--- Begin Record list ---

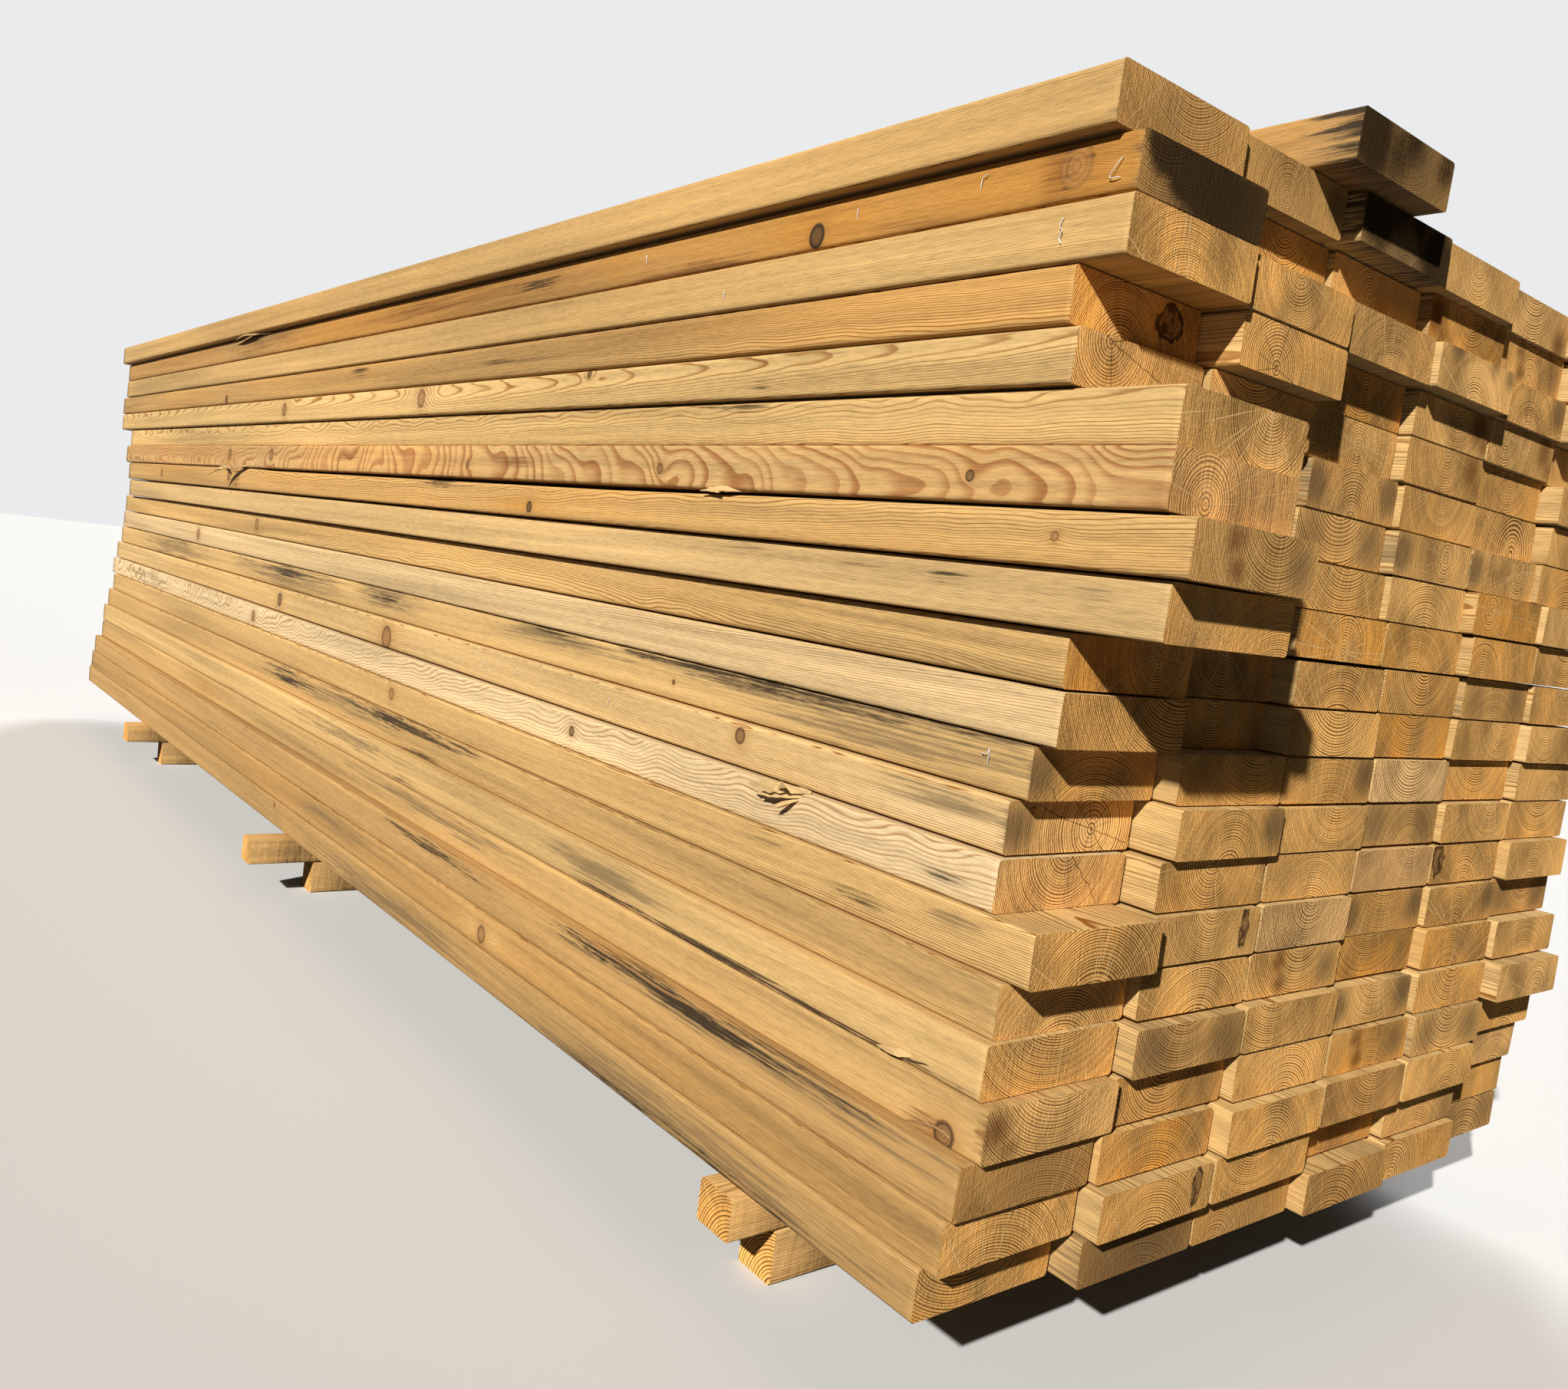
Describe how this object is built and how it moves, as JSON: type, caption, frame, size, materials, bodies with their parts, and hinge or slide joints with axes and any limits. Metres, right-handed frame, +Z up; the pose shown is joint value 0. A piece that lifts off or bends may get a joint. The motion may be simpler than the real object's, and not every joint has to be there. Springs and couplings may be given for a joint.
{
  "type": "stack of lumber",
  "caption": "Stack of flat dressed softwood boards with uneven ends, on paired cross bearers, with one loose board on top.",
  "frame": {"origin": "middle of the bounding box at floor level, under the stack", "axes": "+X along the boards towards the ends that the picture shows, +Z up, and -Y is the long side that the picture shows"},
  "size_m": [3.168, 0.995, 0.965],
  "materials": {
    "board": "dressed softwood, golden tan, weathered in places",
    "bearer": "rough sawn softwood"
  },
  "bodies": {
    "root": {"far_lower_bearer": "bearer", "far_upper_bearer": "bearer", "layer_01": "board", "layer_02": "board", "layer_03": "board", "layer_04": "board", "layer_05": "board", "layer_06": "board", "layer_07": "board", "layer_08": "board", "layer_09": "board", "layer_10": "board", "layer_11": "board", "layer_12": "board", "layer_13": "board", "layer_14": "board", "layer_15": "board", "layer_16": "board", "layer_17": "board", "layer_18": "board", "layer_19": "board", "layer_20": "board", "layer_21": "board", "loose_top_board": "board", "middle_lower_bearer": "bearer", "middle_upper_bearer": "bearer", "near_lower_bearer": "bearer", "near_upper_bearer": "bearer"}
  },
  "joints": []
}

--- End Record list ---
--- Begin Record list ---

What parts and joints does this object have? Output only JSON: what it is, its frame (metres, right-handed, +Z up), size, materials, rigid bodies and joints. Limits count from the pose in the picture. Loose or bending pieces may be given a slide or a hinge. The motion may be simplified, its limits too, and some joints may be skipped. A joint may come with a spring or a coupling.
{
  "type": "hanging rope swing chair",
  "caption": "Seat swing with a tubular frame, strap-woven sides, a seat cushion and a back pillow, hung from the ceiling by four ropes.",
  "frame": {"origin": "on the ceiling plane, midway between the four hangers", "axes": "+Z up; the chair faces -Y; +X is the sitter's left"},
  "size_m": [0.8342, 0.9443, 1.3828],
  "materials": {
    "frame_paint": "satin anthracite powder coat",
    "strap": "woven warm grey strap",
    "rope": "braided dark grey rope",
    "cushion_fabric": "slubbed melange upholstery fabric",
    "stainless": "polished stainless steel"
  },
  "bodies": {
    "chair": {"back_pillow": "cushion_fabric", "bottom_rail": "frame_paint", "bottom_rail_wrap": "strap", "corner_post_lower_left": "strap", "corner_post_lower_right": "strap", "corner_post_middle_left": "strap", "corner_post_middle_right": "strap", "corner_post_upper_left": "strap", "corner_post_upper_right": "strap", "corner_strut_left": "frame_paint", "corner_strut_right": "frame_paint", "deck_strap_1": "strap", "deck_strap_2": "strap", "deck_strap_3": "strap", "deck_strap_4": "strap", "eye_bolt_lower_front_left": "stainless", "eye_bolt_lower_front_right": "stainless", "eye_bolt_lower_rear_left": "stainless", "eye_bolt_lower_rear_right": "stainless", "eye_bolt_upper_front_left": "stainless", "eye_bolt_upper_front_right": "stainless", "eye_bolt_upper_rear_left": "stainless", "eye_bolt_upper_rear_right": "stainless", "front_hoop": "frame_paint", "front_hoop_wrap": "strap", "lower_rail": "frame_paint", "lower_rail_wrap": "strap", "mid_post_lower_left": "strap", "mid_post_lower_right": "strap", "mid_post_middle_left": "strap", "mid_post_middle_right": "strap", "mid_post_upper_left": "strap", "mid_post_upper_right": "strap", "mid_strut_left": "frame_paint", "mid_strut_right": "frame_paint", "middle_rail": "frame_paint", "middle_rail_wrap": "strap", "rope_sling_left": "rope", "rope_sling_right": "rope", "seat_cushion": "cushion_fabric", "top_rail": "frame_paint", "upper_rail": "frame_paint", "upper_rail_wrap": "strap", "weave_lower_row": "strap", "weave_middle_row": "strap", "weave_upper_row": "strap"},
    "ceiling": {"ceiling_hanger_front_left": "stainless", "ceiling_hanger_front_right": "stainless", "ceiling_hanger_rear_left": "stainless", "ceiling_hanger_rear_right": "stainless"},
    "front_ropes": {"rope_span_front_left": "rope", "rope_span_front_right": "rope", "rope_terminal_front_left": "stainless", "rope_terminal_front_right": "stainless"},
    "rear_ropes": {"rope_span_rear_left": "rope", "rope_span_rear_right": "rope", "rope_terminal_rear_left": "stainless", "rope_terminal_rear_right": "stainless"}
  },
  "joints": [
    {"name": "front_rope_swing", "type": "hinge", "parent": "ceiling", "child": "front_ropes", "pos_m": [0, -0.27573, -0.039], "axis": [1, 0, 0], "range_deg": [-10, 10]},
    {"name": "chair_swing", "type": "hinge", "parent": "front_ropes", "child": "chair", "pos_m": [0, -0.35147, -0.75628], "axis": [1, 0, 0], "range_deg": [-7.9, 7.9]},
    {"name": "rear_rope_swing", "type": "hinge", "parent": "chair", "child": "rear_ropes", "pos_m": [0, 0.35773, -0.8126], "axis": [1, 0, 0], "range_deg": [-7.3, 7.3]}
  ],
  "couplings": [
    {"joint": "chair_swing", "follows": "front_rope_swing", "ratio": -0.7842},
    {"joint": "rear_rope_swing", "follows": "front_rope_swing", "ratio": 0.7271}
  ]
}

--- End Record list ---

• _Required work_
Return each line of the listing that holds the string "from".

• _Response for this exercise_
What parts and joints does this object have? Output only JSON: what it is, its frame (metres, right-handed, +Z up), size, materials, rigid bodies and joints. Limits count from the pose in the picture. Loose or bending pieces may be given a slide or a hinge. The motion may be simplified, its limits too, and some joints may be skipped. A joint may come with a spring or a coupling.
  "caption": "Seat swing with a tubular frame, strap-woven sides, a seat cushion and a back pillow, hung from the ceiling by four ropes.",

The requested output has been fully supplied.